### DATA FOR THIS EXERCISE
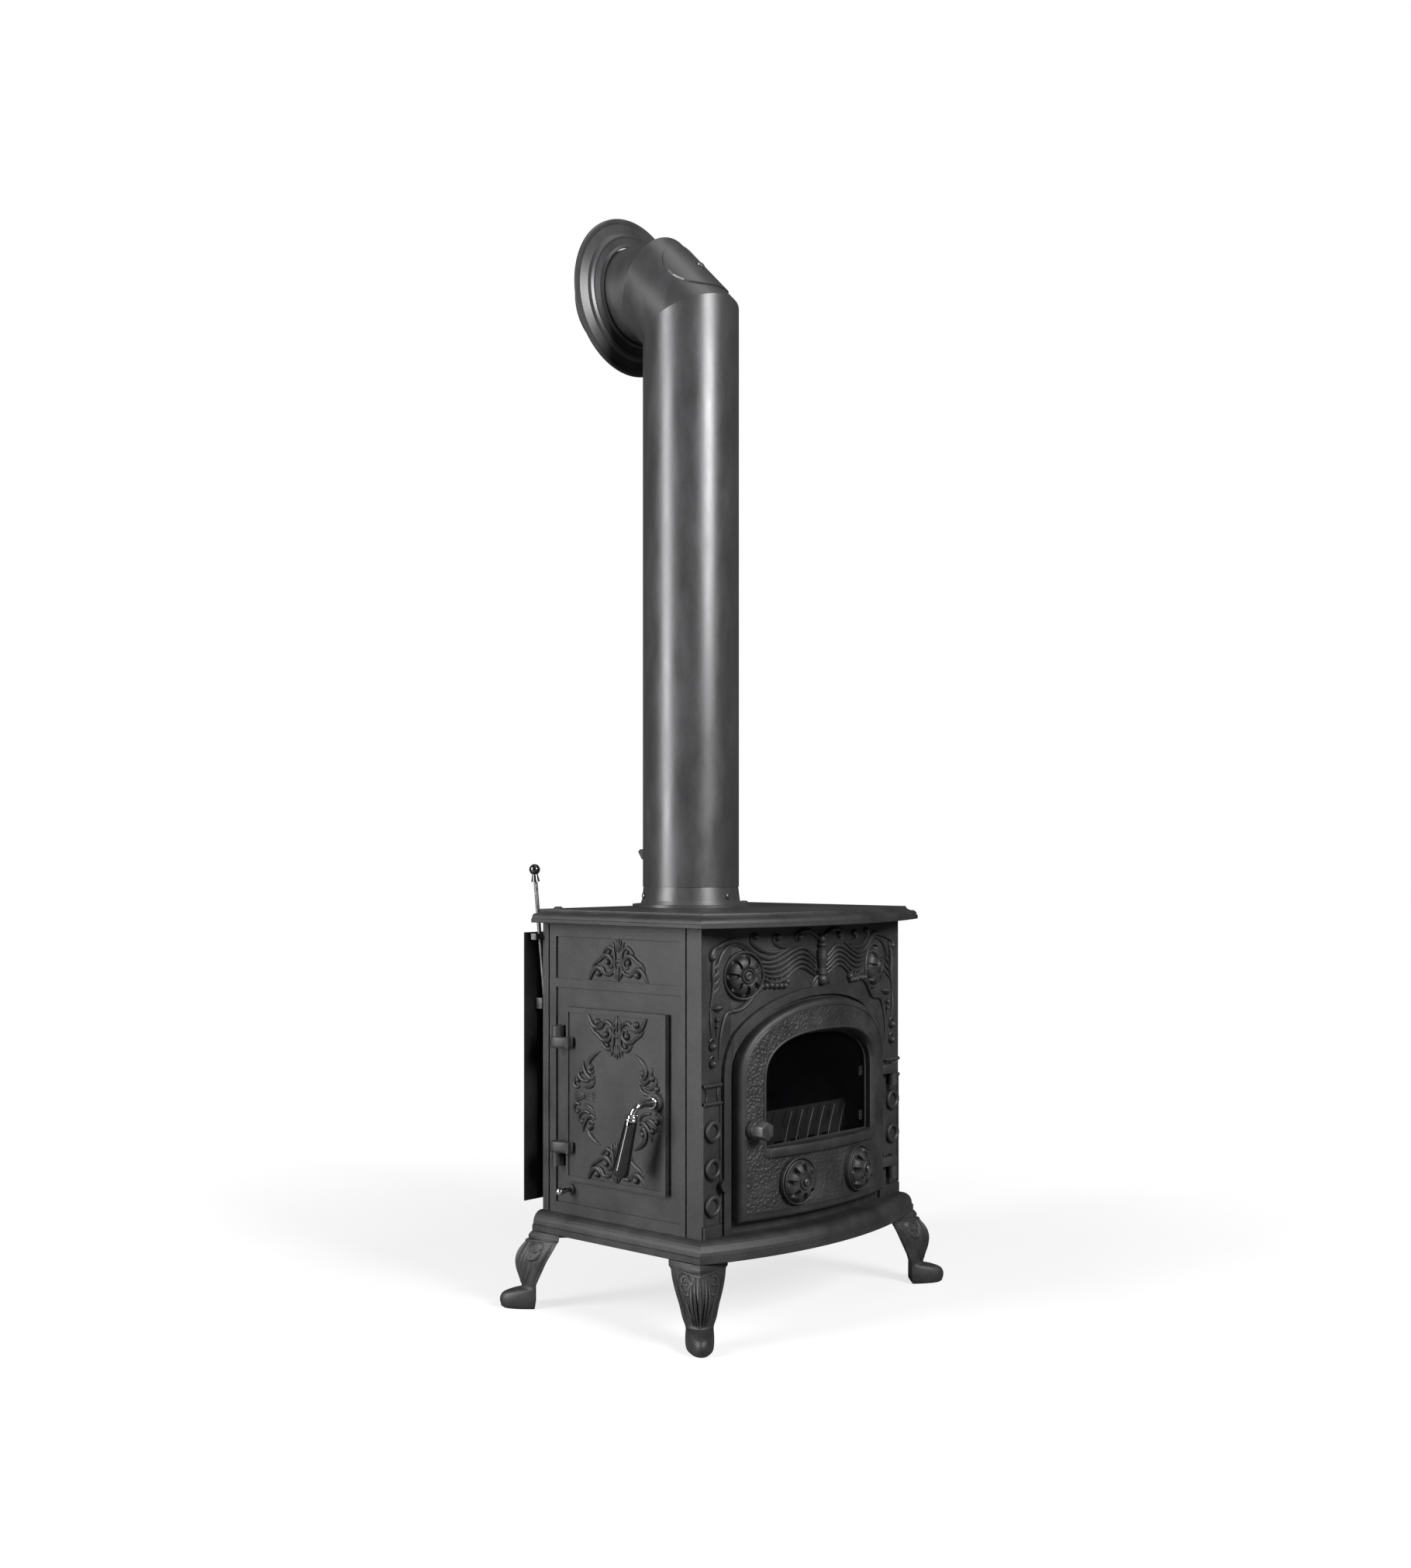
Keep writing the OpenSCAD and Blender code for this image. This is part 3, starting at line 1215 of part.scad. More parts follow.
* * *
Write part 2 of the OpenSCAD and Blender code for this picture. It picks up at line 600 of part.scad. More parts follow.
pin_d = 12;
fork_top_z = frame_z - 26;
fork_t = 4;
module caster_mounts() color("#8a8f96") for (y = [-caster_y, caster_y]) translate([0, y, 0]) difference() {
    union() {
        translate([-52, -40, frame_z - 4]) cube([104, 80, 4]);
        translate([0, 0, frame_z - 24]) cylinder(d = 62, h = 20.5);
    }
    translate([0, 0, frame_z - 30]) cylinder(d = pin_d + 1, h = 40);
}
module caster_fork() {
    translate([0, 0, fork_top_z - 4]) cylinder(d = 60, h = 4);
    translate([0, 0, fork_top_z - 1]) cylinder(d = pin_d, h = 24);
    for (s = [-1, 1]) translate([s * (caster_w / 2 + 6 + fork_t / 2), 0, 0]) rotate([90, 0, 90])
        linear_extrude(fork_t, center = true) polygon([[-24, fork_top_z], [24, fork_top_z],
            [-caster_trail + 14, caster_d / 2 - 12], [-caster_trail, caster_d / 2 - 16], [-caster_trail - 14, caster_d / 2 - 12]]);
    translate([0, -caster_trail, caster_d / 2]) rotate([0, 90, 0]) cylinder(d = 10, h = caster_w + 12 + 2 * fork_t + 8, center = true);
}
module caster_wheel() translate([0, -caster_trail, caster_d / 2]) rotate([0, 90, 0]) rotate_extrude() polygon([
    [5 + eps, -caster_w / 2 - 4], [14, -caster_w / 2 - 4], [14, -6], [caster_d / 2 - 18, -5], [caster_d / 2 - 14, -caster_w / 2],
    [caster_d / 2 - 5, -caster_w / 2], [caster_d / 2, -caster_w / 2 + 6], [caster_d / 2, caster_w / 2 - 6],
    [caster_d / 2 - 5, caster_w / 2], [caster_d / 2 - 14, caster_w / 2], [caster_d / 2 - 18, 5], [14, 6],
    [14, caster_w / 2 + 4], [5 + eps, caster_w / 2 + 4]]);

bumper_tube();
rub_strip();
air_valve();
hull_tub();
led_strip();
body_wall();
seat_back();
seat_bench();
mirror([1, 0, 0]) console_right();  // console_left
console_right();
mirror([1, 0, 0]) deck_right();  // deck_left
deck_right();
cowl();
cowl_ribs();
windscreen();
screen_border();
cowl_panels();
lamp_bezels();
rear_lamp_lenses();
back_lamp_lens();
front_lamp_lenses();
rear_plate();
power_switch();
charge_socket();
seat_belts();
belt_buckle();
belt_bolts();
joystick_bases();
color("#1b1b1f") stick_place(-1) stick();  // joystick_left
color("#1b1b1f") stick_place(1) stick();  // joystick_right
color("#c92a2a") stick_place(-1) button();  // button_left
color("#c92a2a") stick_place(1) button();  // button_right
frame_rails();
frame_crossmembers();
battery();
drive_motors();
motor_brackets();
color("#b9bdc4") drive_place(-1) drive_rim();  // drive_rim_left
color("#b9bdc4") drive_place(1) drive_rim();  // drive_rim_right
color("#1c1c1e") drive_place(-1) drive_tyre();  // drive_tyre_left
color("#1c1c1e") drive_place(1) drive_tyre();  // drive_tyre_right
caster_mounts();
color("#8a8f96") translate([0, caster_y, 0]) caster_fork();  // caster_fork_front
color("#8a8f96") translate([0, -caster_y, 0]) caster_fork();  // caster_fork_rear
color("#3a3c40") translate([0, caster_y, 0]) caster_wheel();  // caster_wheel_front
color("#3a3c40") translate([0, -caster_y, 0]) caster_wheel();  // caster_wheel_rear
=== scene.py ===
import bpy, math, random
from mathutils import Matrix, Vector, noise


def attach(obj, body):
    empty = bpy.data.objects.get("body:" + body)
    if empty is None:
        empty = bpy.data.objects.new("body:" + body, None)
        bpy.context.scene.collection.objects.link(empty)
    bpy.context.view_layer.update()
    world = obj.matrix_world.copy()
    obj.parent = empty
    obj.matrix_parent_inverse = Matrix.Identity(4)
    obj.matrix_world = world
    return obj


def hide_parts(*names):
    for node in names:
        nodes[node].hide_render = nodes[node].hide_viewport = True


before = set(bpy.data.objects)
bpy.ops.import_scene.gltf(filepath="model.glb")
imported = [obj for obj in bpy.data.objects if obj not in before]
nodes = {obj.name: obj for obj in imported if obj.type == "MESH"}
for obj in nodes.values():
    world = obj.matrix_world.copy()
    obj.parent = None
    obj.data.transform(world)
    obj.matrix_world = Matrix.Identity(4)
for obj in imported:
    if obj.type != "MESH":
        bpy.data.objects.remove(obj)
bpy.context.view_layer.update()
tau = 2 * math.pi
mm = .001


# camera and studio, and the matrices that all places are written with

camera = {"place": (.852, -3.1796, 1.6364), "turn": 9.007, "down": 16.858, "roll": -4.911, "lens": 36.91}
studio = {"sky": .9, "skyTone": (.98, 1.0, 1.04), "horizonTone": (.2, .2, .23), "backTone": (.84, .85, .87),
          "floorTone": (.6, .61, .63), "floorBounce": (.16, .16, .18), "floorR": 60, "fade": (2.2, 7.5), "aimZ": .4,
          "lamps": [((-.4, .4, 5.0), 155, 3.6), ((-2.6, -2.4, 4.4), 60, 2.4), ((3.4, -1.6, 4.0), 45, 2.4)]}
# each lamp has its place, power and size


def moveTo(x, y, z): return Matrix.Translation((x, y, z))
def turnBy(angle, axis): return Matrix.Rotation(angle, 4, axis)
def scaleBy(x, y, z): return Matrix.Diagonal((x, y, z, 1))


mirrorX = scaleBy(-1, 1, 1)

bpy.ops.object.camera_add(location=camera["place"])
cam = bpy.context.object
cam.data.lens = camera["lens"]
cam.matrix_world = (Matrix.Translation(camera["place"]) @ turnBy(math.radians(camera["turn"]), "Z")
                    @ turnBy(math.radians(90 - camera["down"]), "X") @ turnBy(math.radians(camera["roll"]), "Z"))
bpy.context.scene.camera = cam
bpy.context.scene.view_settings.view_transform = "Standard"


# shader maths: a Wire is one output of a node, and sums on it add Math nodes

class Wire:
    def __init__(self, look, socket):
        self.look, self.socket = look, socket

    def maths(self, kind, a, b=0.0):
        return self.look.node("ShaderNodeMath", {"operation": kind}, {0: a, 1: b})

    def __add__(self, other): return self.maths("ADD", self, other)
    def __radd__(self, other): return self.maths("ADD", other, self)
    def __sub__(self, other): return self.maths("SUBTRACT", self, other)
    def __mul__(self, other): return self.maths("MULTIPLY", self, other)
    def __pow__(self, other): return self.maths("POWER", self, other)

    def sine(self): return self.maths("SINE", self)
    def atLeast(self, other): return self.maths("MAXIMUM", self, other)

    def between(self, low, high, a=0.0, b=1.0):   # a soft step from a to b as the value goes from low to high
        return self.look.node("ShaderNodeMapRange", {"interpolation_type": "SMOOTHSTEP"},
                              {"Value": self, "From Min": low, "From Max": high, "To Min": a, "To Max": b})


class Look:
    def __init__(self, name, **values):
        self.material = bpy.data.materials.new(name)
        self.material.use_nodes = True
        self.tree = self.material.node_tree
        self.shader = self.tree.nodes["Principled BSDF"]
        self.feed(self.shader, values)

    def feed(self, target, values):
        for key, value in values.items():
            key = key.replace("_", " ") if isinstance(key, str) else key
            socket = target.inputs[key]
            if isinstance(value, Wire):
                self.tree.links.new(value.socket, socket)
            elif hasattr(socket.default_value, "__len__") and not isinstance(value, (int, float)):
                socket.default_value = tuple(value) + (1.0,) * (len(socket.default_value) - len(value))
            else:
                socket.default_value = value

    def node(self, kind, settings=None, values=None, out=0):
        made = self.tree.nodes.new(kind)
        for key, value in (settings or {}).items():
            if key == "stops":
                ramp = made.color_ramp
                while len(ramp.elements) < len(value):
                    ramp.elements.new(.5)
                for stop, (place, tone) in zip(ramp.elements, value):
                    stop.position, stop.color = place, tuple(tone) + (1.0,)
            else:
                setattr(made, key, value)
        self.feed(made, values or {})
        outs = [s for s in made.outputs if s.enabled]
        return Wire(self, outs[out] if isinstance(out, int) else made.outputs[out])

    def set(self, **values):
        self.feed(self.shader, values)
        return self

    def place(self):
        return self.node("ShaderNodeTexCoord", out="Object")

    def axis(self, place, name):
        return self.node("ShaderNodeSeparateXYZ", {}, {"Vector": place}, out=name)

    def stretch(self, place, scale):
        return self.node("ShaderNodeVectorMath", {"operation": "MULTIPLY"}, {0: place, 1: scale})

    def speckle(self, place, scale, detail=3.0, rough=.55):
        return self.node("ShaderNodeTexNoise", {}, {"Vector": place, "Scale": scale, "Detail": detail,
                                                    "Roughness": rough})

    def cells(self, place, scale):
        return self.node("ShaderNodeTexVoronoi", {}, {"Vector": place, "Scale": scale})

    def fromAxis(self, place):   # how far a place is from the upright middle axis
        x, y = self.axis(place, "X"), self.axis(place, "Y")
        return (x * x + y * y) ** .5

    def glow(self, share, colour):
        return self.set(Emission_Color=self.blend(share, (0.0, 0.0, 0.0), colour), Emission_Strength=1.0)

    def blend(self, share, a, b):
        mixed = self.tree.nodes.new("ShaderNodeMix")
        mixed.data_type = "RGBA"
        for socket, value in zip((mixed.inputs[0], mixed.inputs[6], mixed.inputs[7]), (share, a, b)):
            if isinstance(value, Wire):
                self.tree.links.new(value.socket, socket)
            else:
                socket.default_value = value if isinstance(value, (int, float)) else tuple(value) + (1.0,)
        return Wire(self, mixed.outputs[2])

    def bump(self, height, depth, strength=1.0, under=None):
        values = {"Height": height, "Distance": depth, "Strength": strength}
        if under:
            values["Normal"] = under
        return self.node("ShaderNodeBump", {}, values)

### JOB
Find the word "names" in the records and pull out each line that has it.

### REPLY TO THE EXERCISE
def hide_parts(*names):
    for node in names:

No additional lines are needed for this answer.